I have had a lot of time to devel into the arts again. Watching films, crafting, listening to more music, baking, reading. In the normal day to day 9-5 life it's sometimes hard to make time for these things. If there is anything I will learn from quarantine its to make more time for the things I love. I want to live with as much passion as Dermott Kennedy.



I am sure for others this experience is incredibly different. People are having a better or a harder time and everything in between. I can only speak to my experience right now. No matter how you're doing you're not alone. Although we are pretty isolated right now we still have so much technology that keeps us connected so call me if you need a laugh or a photo of chewy. And go pursue your hobby! Make the most of this time, I guarantee you we will never have an opportunity again like this to turn inward and find more truths about ourselves. Time is more valuable than anything else we have so make the most of it, and get outside if you need to.


After writing all this I really have realized how much my life has changed. If it was even just a couple of years ago I would not have this attitude. I would be freaking the fuck out, saying Fuck it daily, and most likely picking up a drink. Right now I do have a strong urge to say fuck it and want to drink. However, I have worked really hard on finding a center of balance and becoming a ray of fucking sunshine. Not to mention I have seen worse days than this.

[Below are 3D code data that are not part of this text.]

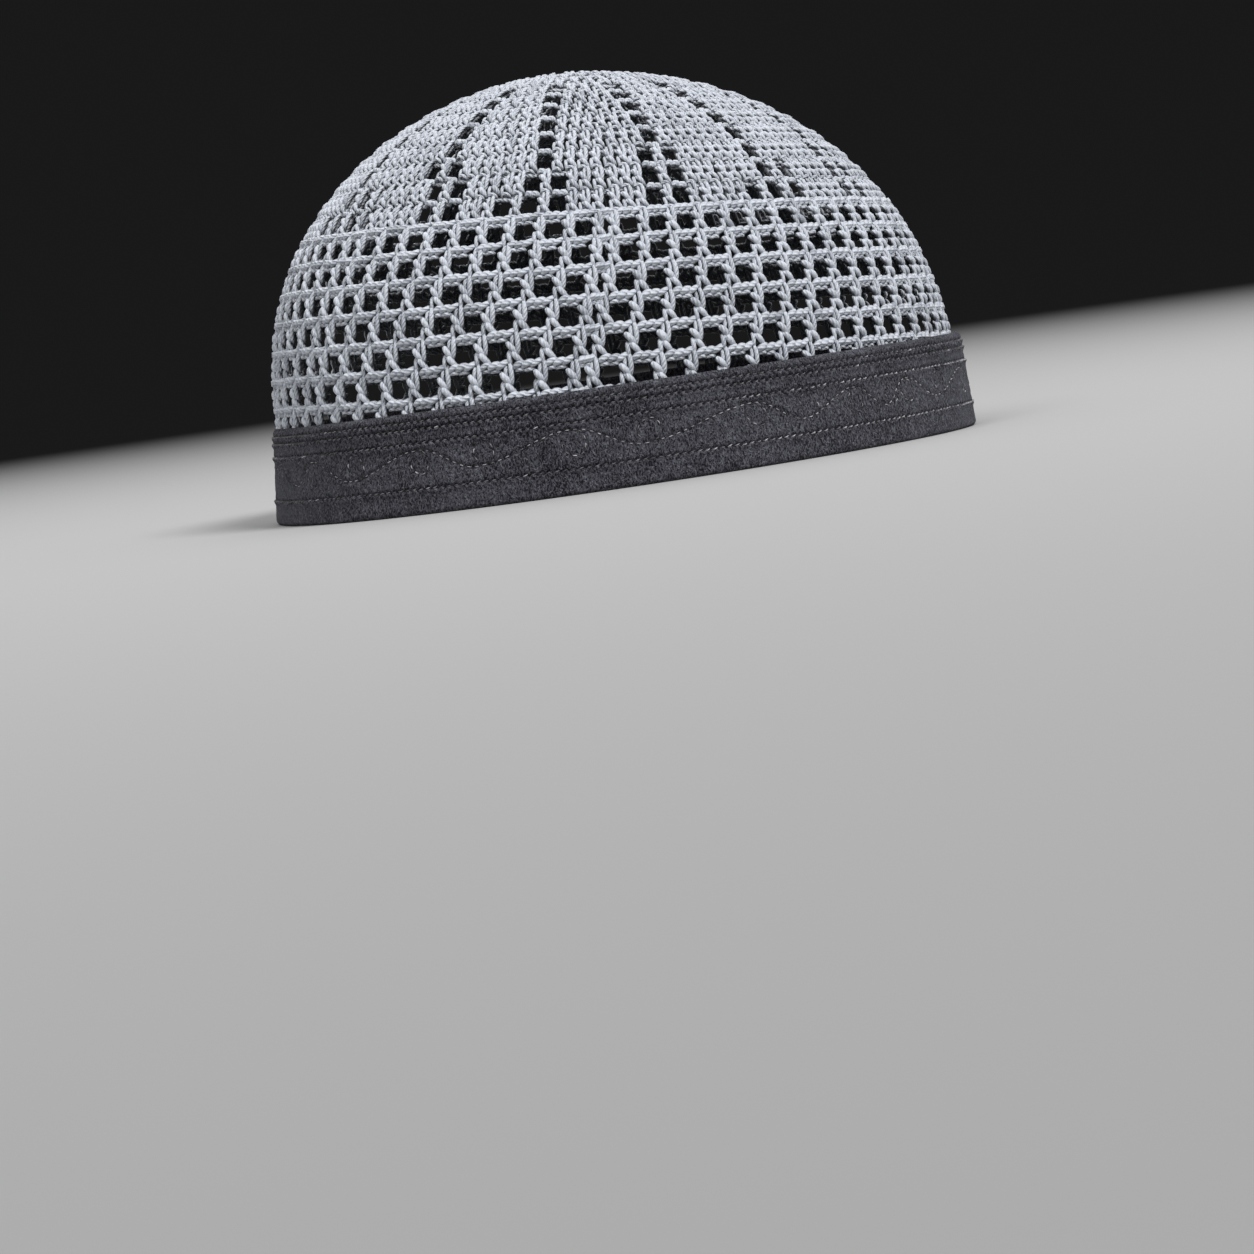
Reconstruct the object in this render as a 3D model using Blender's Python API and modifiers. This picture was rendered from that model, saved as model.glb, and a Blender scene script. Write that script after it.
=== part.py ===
"""Crocheted dome cap with a folded velvet band: an open net crown held in the slot of a rim band.

Units are metres. +Z is up and the band's bottom fold lies on z = 0. The cap's front faces -Y and the
wearer's right is -X. The origin is under the middle of the rim.
"""

import math

import bmesh
import bpy

# Rim: the band's widest outline, an oval that is a little narrower at the front.
RIM_LENGTH = 0.2040
RIM_WIDTH = 0.1769
RIM_EGG = 0.08

# Crown: a dome whose crocheted rows tilt, lower at the front than at the back.
CROWN_HEIGHT = 0.1147
CROWN_WALL = 0.0016
CROWN_INSET_FRONT = 0.0022
CROWN_INSET_BACK = 0.0013
ROW_TILT = math.radians(4.49)
# Exponents of the dome's profile: a lower spread is wider towards the top, a lower climb is steeper at the foot.
SPREAD_FRONT = 0.957
SPREAD_BACK = 1.069
CLIMB_FRONT = 0.845
CLIMB_BACK = 0.903

# Net: rows of square gaps, and lines of eyelets that run up from every other post.
NET_COLUMNS = 28
NET_ROWS = 3
NET_START = math.radians(2.9)
NET_PITCH = math.radians(9.55)
GAP_SHARE_ROUND = 0.64
GAP_SHARE_UP = 0.70
EYELET_ROWS = 2
EYELETS_ABOVE_NET = math.radians(5.8)
EYELET_PITCH = math.radians(11.0)
EYELET_SHARE_UP = 0.38
EYELET_EVERY = 2
SMOOTH_RINGS = 4

# Band: one folded strip, quilted, with the crown's edge held in a slot between its two layers.
BAND_HEIGHT = 0.0270
BAND_FLARE_FRONT = 0.0015
BAND_FLARE_BACK = 0.0029
BAND_INNER_LAYER = 0.0012
BAND_FOLD_RADIUS = 0.0013
BAND_FOLD_SHARE = 0.3
BAND_EDGE_RADIUS = 0.0005
SLOT_DEPTH = 0.0160
SLOT_STEPS = 2
CLEARANCE = 0.0003

# Quilted lines round the band: height share of the band, depth and half width of the groove.
QUILT_LINES = (
    {"height": 0.27, "depth": 0.0004, "half_width": 0.0009},
    {"height": 0.74, "depth": 0.0004, "half_width": 0.0009},
    {"height": 0.90, "depth": 0.0003, "half_width": 0.0007},
)

COLUMNS = NET_COLUMNS * 2
FULL_TURN = 2.0 * math.pi
QUARTER_TURN = 0.5 * math.pi
SMALL_TURN = math.radians(0.05)
HALVINGS = 40
EQUATOR_SLACK = 1e-4
SHARP_ANGLE = math.radians(40.0)
YARN = {"colour": (0.47, 0.50, 0.55, 1.0), "roughness": 0.85, "sheen": 0.2}
VELVET = {"colour": (0.055, 0.053, 0.066, 1.0), "roughness": 0.95, "sheen": 0.6}
COLLECTION_NAME = "kufi_cap"


def blend_front_back(turn, front_value, back_value):
    """Eases from the front's value to the back's."""
    front = 0.5 * (1.0 + math.cos(turn))
    return front_value * front + back_value * (1.0 - front)


def rim_point(turn, inset):
    """Plan of the oval, drawn in by inset. turn is 0 at the front and a quarter at the wearer's left."""
    half_length = 0.5 * RIM_LENGTH - inset
    half_width = 0.5 * RIM_WIDTH - inset
    x = half_width * math.sin(turn) * (1.0 - RIM_EGG * math.cos(turn))
    y = -half_length * math.cos(turn)
    return x, y


def band_flare(turn):
    """How far the band's top lies inside its widest outline."""
    return blend_front_back(turn, BAND_FLARE_FRONT, BAND_FLARE_BACK)


def crown_foot_plan(turn):
    """Plan of the crown's outer face at its foot."""
    inset = band_flare(turn) + blend_front_back(turn, CROWN_INSET_FRONT, CROWN_INSET_BACK)
    return rim_point(turn, inset)


def foot_height():
    """Height of the crown's lower edge, just clear of the slot's floor."""
    return BAND_HEIGHT - SLOT_DEPTH + CLEARANCE


def crown_point(turn, rise):
    """A point on the crown's outer face. rise goes from 0 at the foot to a quarter turn at the pole."""
    x, y = crown_foot_plan(turn)
    spread = max(math.cos(rise), 0.0) ** blend_front_back(turn, SPREAD_FRONT, SPREAD_BACK)
    level = max(math.sin(rise), 0.0) ** blend_front_back(turn, CLIMB_FRONT, CLIMB_BACK)
    base = foot_height() - math.tan(ROW_TILT) * crown_foot_plan(0.0)[1]
    x *= spread
    y *= spread
    z = base + (CROWN_HEIGHT - base) * level + math.tan(ROW_TILT) * y
    return x, y, z


def crown_plan(turn, height):
    """Plan of the crown's outer face at a height. Below its first row it runs straight down."""
    low = 0.0
    high = QUARTER_TURN
    for _ in range(HALVINGS):
        middle = 0.5 * (low + high)
        if crown_point(turn, middle)[2] < height:
            low = middle
        else:
            high = middle
    x, y, _ = crown_point(turn, low)
    return x, y


def inside_crown(turn, height, inset):
    """Plan of the crown's outer face at a height, drawn in square to itself by inset."""
    x, y = crown_plan(turn, height)
    x0, y0 = crown_plan(turn - SMALL_TURN, height)
    x1, y1 = crown_plan(turn + SMALL_TURN, height)
    length = math.hypot(x1 - x0, y1 - y0)
    return x - inset * (y1 - y0) / length, y + inset * (x1 - x0) / length


def column_turns():
    """Turns of the crown's columns: each pitch of the net is one gap and one post."""
    pitch = FULL_TURN / NET_COLUMNS
    turns = []
    for index in range(NET_COLUMNS):
        turns.append(index * pitch)
        turns.append((index + GAP_SHARE_ROUND) * pitch)
    return turns


def ring_rises():
    """Rises of the crown's rings above its foot, with the kind of band between each and the next."""
    rings = []
    for row in range(NET_ROWS):
        start = NET_START + row * NET_PITCH
        rings.append((start, "gap"))
        rings.append((start + GAP_SHARE_UP * NET_PITCH, "bar"))
    net_top = rings[-1][0]
    for row in range(EYELET_ROWS):
        start = net_top + EYELETS_ABOVE_NET + row * EYELET_PITCH
        rings.append((start, "eyelet"))
        rings.append((start + EYELET_SHARE_UP * EYELET_PITCH, "bar"))
    last = rings[-1][0]
    for index in range(1, SMOOTH_RINGS + 1):
        rings.append((last + (QUARTER_TURN - last) * index / (SMOOTH_RINGS + 1), "bar"))
    return rings


def is_open(column, kind):
    """Whether a face of the crown is cut through."""
    if kind == "gap":
        return column % 2 == 0
    if kind == "eyelet":
        return column % (2 * EYELET_EVERY) == 1
    return False


def make_material(name, look):
    """A cloth material from its colour, roughness and sheen."""
    material = bpy.data.materials.new(name)
    material.use_nodes = True
    shader = material.node_tree.nodes["Principled BSDF"]
    shader.inputs["Base Color"].default_value = look["colour"]
    shader.inputs["Roughness"].default_value = look["roughness"]
    shader.inputs["Metallic"].default_value = 0.0
    shader.inputs["Sheen Weight"].default_value = look["sheen"]
    return material


def add_object(name, mesh_editor, material, collection):
    """Turns a bmesh into a named object with its material."""
    bmesh.ops.recalc_face_normals(mesh_editor, faces=mesh_editor.faces)
    mesh = bpy.data.meshes.new(name)
    mesh_editor.to_mesh(mesh)
    mesh_editor.free()
    mesh.materials.append(material)
    mesh.shade_smooth()
    mesh.set_sharp_from_angle(angle=SHARP_ANGLE)
    piece = bpy.data.objects.new(name, mesh)
    collection.objects.link(piece)
    return piece


def make_crown(collection):
    """The crocheted dome: half a sphere's grid, opened at the gaps and eased to the dome's shape."""
    rings = ring_rises()
    turns = column_turns()
    levels = len(rings) + 1
    dome = bmesh.new()
    bmesh.ops.create_uvsphere(dome, u_segments=COLUMNS, v_segments=2 * levels, radius=1.0)
    lower = [vertex for vertex in dome.verts if vertex.co.z < -EQUATOR_SLACK]
    bmesh.ops.delete(dome, geom=lower, context="VERTS")

    def ring_of(point):
        return math.asin(max(-1.0, min(1.0, point.z / point.length))) / QUARTER_TURN * levels

    def column_of(point):
        return math.atan2(point.x, -point.y) % FULL_TURN / FULL_TURN * COLUMNS

    cut = []
    for face in dome.faces:
        centre = face.calc_center_median()
        ring = int(ring_of(centre))
        column = int(column_of(centre))
        if 0 < ring < levels and is_open(column, rings[ring - 1][1]):
            cut.append(face)
    bmesh.ops.delete(dome, geom=cut, context="FACES")

    for vertex in dome.verts:
        ring = round(ring_of(vertex.co))
        if ring == levels:
            vertex.co = crown_point(0.0, QUARTER_TURN)
            continue
        turn = turns[round(column_of(vertex.co)) % COLUMNS]
        if ring == 0:
            vertex.co = (*crown_plan(turn, foot_height()), foot_height())
        else:
            vertex.co = crown_point(turn, rings[ring - 1][0])
    crown = add_object("crown", dome, make_material("yarn", YARN), collection)
    wall = crown.modifiers.new("wall", "SOLIDIFY")
    wall.thickness = CROWN_WALL
    wall.offset = -1.0
    wall.use_even_offset = True
    return crown


def outer_face():
    """Outer side of the band from its fold up to its top edge: height and inset of each point of the face."""
    face = [
        (0.0, BAND_FOLD_RADIUS),
        (BAND_FOLD_SHARE * BAND_FOLD_RADIUS, BAND_FOLD_SHARE * BAND_FOLD_RADIUS),
        (BAND_FOLD_RADIUS, 0.0),
    ]
    for line in QUILT_LINES:
        height = line["height"] * BAND_HEIGHT
        face.append((height - line["half_width"], 0.0))
        face.append((height, line["depth"]))
        face.append((height + line["half_width"], 0.0))
    face.append((BAND_HEIGHT - BAND_EDGE_RADIUS, 0.0))
    face.append((BAND_HEIGHT, BAND_EDGE_RADIUS))
    return face


def slot_heights():
    """Heights down the slot, from the band's top to the slot's floor."""
    return [BAND_HEIGHT - SLOT_DEPTH * step / SLOT_STEPS for step in range(SLOT_STEPS + 1)]


def inner_face(slot_inset):
    """Inner side of the band from its top edge down to its fold: height and inset from the crown."""
    inside = slot_inset + BAND_INNER_LAYER
    return [
        (BAND_HEIGHT, inside - BAND_EDGE_RADIUS),
        (BAND_HEIGHT - BAND_EDGE_RADIUS, inside),
        (BAND_HEIGHT - SLOT_DEPTH, inside),
        (BAND_FOLD_RADIUS, inside),
        (BAND_FOLD_SHARE * BAND_FOLD_RADIUS, inside - BAND_FOLD_SHARE * BAND_FOLD_RADIUS),
        (0.0, inside - BAND_FOLD_RADIUS),
    ]


def band_section(turn):
    """The band's section at one turn, as points in order round it."""
    flare = band_flare(turn)
    slot_inset = CROWN_WALL + CLEARANCE
    section = []
    for height, inset in outer_face():
        section.append((*rim_point(turn, inset + flare * height / BAND_HEIGHT), height))
    for height in slot_heights():
        section.append((*inside_crown(turn, height, -CLEARANCE), height))
    for height in reversed(slot_heights()):
        section.append((*inside_crown(turn, height, slot_inset), height))
    for height, inset in inner_face(slot_inset):
        section.append((*inside_crown(turn, height, inset), height))
    return section


def make_band(collection):
    """The folded strip: its section lofted round the rim, column by column with the crown."""
    strip = bmesh.new()
    sections = [[strip.verts.new(point) for point in band_section(turn)] for turn in column_turns()]
    count = len(sections[0])
    for column in range(COLUMNS):
        here = sections[column]
        following = sections[(column + 1) % COLUMNS]
        for index in range(count):
            after = (index + 1) % count
            strip.faces.new((here[index], following[index], following[after], here[after]))
    return add_object("band", strip, make_material("velvet", VELVET), collection)


def main():
    for leftover in list(bpy.data.objects):
        bpy.data.objects.remove(leftover, do_unlink=True)
    collection = bpy.data.collections.new(COLLECTION_NAME)
    bpy.context.scene.collection.children.link(collection)
    make_crown(collection)
    make_band(collection)


main()
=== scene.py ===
"""Looks of a crocheted dome cap with a folded velvet band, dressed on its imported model.

Units are metres unless a name ends in _MM. The cap's front faces -Y and the wearer's right is -X.
Every stitch is laid on the crown by a share of the way round (0 at the front, three quarters at the
wearer's right) and a length up the crown from its first row.
"""

import math

import bpy
import numpy as np
from mathutils import Matrix, Vector


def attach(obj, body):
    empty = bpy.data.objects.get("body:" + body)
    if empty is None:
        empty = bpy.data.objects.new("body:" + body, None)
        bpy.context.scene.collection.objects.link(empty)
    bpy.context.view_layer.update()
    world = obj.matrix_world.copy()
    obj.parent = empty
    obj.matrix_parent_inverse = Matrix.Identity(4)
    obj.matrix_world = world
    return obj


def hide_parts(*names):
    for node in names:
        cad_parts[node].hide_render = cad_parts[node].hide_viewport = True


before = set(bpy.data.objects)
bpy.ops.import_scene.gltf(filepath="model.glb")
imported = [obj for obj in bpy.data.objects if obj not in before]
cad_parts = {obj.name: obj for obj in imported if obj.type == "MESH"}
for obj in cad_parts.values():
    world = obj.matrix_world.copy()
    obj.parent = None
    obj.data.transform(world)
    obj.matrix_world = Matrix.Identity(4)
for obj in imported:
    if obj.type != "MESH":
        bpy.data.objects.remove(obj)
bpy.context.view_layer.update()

MM = 0.001
FULL_TURN = 2.0 * math.pi
RNG = np.random.default_rng(7)

# How finely curves are measured, and the small steps that give directions
ROUND_SAMPLES = 2881
RISE_SAMPLES = 2001
LINE_SAMPLES = 4001
SKY_SAMPLES = 201
SURFACE_STEP = 0.0004
TURN_STEP = 0.001
HALVINGS = 34
STEEPEST_RISE = 1.56

# Crown and band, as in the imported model
RIM_LENGTH = 0.2040
RIM_WIDTH = 0.1769
RIM_EGG = 0.08
CROWN_HEIGHT = 0.1147
CROWN_WALL = 0.0016
CROWN_INSET = (0.0022, 0.0013)
ROW_TILT = math.tan(math.radians(4.49))
SPREAD = (0.957, 1.069)
CLIMB = (0.845, 0.903)
BAND_HEIGHT = 0.0270
BAND_FLARE = (0.0015, 0.0029)
BAND_INNER_LAYER = 0.0012
BAND_FOLD_RADIUS = 0.0013
BAND_EDGE_MM = 1.2
BAND_EDGE_INSET = 0.0007
CROWN_FOOT = 0.0113
CLEARANCE = 0.0003

# Net: square gaps between posts, with double posts where the two seams run
PITCHES_ROUND = 64.353
SEAM_PITCHES = 0.561
POSTS_FRONT = 55
POSTS_BACK = 10
SEAM_SHARE = 0.75 - 1.996 / PITCHES_ROUND
NET_ROWS_MM = {7: 1.20, 6: 9.47, 5: 17.85, 4: 25.99, 3: 34.33, 2: 42.63, 1: 50.62}
NET_STEP_MM = 8.23
NET_TOP_MM = 54.4
NET_DRIFT = 0.292
NET_DRIFT_FROM_ROW = 3.5
UPPER_DRIFT = {1: 0.60, -1: 0.77, -2: 0.88}

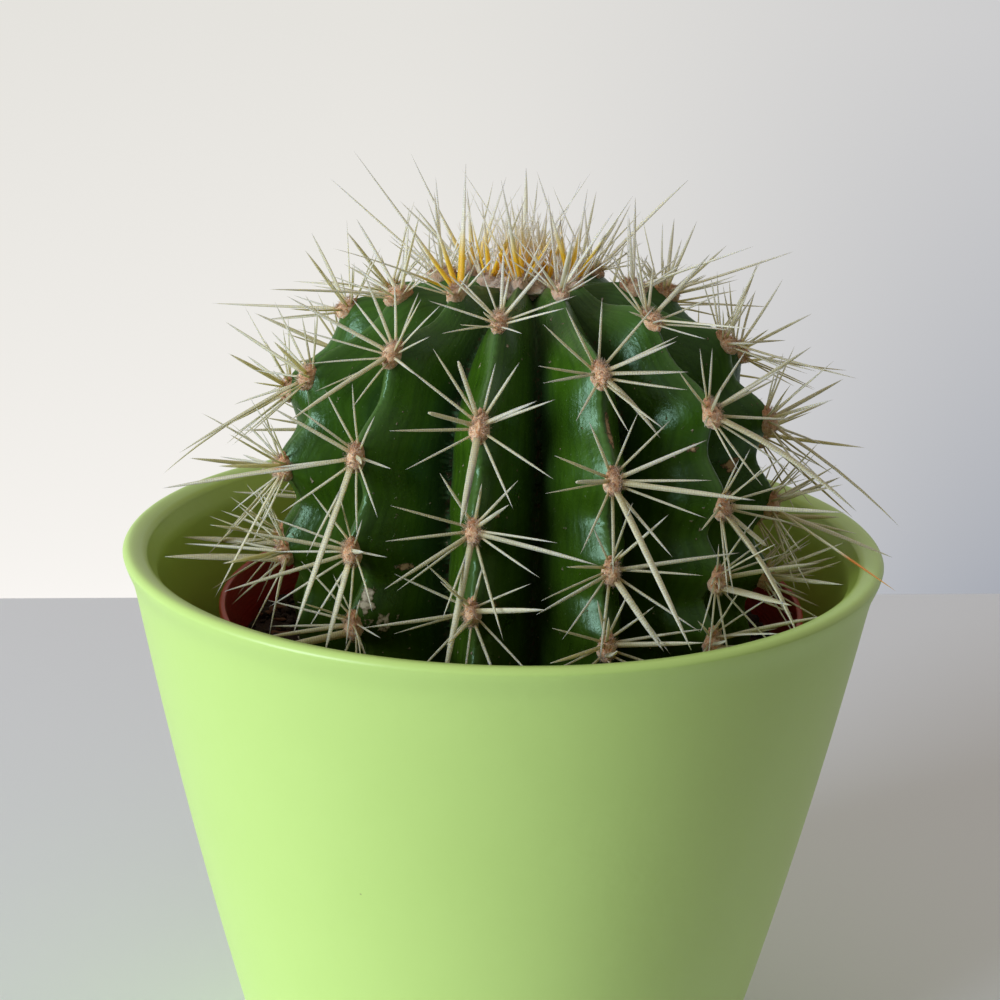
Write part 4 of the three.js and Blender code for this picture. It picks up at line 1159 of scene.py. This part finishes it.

This too shall fucking pass. My personal mantra for half of my life has literally been, "this will all be over before you know it." Good or bad life moves fast and like I mean how am I almost 30? 1999 feels like yesterday. Soon we will be romanticizing the quarantine days and thinking ugh I wish I was still stuck in quarantine. I am not trying to down play how shitty things are- I literally lost my job yesterday. But this too shall pass so buckle up and just ride the fucking wave. Things could always be worse. We will all be ok, even if we are not.